### REQUIRED WORK
From the listing below, extract each line containing the string "update".

__________________________________________________

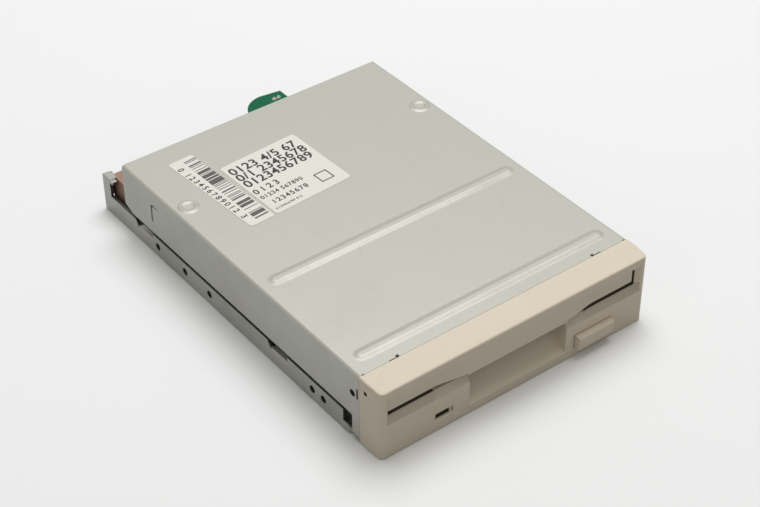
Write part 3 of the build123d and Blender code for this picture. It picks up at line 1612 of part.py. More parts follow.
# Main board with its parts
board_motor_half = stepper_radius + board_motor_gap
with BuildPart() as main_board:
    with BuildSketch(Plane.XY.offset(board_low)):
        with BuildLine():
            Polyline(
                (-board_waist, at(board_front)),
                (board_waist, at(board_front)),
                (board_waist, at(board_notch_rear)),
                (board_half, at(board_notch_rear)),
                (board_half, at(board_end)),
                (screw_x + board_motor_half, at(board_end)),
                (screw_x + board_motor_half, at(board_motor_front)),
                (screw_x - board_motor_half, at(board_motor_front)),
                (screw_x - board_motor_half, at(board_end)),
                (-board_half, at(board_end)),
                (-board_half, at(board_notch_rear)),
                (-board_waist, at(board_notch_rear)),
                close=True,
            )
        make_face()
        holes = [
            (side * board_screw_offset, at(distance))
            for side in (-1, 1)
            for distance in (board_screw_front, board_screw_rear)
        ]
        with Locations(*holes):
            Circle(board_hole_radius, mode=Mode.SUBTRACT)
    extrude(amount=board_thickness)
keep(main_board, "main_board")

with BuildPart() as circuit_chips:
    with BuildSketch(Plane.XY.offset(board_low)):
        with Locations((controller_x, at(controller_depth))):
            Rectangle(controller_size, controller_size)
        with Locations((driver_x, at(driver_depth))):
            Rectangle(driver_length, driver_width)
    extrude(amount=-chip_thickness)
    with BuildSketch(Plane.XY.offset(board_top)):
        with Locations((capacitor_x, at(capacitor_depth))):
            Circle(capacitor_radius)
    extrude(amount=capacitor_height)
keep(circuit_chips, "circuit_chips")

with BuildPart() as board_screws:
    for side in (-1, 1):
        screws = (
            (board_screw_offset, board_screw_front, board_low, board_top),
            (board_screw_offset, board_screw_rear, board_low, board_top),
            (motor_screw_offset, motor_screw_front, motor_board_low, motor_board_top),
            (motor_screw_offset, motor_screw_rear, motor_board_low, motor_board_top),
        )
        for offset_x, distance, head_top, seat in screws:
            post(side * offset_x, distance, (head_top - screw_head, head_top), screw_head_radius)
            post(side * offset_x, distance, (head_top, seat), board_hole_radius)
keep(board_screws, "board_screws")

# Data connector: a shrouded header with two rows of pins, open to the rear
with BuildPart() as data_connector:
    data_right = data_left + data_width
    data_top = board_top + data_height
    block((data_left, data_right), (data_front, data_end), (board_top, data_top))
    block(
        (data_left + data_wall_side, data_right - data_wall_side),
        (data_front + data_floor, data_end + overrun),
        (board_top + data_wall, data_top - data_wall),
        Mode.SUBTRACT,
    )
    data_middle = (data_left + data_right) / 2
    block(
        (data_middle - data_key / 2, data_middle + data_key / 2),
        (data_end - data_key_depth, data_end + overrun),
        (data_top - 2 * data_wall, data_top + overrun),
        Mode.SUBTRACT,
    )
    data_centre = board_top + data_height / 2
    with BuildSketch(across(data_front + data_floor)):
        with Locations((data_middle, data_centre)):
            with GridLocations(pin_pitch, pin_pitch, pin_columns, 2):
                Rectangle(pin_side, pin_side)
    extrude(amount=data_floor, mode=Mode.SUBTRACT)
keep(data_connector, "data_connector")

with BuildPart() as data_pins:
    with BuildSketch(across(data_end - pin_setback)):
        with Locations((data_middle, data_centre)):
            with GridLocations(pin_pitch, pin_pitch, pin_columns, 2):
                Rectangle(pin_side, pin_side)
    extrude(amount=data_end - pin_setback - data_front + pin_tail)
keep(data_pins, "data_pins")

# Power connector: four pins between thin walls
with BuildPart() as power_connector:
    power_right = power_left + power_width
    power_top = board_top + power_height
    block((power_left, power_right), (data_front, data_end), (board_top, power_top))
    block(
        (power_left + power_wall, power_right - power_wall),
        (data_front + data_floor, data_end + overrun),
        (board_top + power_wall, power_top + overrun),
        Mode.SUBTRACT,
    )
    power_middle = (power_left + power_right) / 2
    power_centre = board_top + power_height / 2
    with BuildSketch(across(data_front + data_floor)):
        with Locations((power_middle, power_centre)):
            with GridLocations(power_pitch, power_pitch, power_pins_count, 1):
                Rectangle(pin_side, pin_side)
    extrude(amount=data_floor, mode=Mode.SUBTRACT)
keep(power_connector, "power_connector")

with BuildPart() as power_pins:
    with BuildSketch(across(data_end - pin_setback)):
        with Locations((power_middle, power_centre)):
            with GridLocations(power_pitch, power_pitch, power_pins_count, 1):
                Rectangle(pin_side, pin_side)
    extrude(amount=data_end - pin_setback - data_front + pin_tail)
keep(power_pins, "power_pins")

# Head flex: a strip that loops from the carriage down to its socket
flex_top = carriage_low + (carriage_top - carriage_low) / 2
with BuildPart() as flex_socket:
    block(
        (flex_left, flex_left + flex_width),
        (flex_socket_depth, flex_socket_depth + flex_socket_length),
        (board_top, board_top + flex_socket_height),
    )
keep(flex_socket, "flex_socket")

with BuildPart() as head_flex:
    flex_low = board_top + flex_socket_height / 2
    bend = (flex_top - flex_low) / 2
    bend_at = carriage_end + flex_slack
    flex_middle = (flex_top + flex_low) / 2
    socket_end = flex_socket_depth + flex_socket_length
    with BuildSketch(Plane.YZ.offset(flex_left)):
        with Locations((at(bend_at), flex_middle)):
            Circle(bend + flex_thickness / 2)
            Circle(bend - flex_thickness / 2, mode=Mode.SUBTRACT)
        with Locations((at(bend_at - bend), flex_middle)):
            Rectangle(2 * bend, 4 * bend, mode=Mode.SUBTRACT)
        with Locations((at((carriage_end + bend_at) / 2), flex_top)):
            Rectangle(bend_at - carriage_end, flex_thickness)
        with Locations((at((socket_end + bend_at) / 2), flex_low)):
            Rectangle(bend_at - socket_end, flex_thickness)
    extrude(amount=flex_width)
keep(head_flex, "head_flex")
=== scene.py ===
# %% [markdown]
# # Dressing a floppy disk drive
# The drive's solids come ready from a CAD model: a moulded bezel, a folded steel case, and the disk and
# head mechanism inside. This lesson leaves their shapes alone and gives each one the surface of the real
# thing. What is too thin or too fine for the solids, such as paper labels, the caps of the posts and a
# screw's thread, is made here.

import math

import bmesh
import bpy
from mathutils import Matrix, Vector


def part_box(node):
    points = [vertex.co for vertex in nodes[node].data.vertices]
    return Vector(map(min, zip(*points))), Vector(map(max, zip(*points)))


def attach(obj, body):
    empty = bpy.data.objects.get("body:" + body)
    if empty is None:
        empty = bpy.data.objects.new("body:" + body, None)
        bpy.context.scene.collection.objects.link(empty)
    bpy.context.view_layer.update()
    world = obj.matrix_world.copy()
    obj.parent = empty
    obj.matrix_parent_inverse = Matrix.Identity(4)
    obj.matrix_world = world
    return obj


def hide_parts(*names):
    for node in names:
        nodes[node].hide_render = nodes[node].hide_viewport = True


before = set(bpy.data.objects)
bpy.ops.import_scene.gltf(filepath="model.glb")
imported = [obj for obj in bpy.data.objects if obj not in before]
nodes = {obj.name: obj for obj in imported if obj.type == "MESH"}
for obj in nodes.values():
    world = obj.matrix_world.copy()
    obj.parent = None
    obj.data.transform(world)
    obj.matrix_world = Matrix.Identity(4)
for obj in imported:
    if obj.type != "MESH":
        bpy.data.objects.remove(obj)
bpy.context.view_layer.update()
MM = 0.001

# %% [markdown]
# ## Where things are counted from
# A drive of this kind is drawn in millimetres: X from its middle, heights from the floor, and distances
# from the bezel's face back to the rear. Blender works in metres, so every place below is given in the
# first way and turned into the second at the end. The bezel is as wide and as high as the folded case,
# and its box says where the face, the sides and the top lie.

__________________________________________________

### FINISHED ANSWER
    bpy.context.view_layer.update()
bpy.context.view_layer.update()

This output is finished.